-- Dataset content --
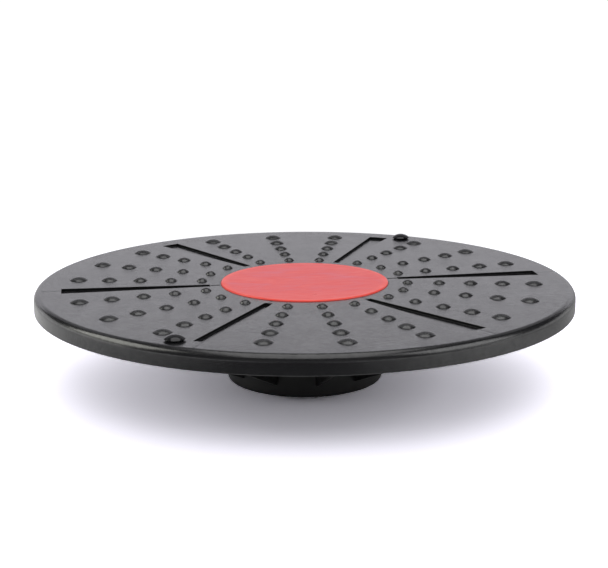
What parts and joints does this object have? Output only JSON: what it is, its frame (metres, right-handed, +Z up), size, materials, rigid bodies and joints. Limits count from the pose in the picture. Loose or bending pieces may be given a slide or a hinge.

---

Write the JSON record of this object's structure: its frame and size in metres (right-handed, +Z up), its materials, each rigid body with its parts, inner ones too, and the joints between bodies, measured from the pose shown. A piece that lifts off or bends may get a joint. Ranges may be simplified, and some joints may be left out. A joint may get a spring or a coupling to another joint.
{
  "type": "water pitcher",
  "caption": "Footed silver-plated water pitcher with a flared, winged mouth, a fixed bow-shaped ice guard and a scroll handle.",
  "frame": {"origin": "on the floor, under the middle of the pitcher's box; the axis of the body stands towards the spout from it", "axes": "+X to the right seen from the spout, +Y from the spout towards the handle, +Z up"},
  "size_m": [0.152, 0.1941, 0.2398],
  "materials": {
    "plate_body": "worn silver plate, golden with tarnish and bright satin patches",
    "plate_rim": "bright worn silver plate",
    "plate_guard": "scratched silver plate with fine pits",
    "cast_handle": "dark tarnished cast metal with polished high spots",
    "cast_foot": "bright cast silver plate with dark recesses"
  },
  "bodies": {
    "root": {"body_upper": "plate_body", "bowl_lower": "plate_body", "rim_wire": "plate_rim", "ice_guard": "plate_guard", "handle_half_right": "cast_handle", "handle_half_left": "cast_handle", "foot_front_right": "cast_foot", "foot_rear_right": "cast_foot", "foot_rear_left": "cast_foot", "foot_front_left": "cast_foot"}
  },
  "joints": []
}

-- Problem requirements --
Note each line of the entries that has "metres" in it, and copy those lines.

-- Solution for this task --
What parts and joints does this object have? Output only JSON: what it is, its frame (metres, right-handed, +Z up), size, materials, rigid bodies and joints. Limits count from the pose in the picture. Loose or bending pieces may be given a slide or a hinge.
Write the JSON record of this object's structure: its frame and size in metres (right-handed, +Z up), its materials, each rigid body with its parts, inner ones too, and the joints between bodies, measured from the pose shown. A piece that lifts off or bends may get a joint. Ranges may be simplified, and some joints may be left out. A joint may get a spring or a coupling to another joint.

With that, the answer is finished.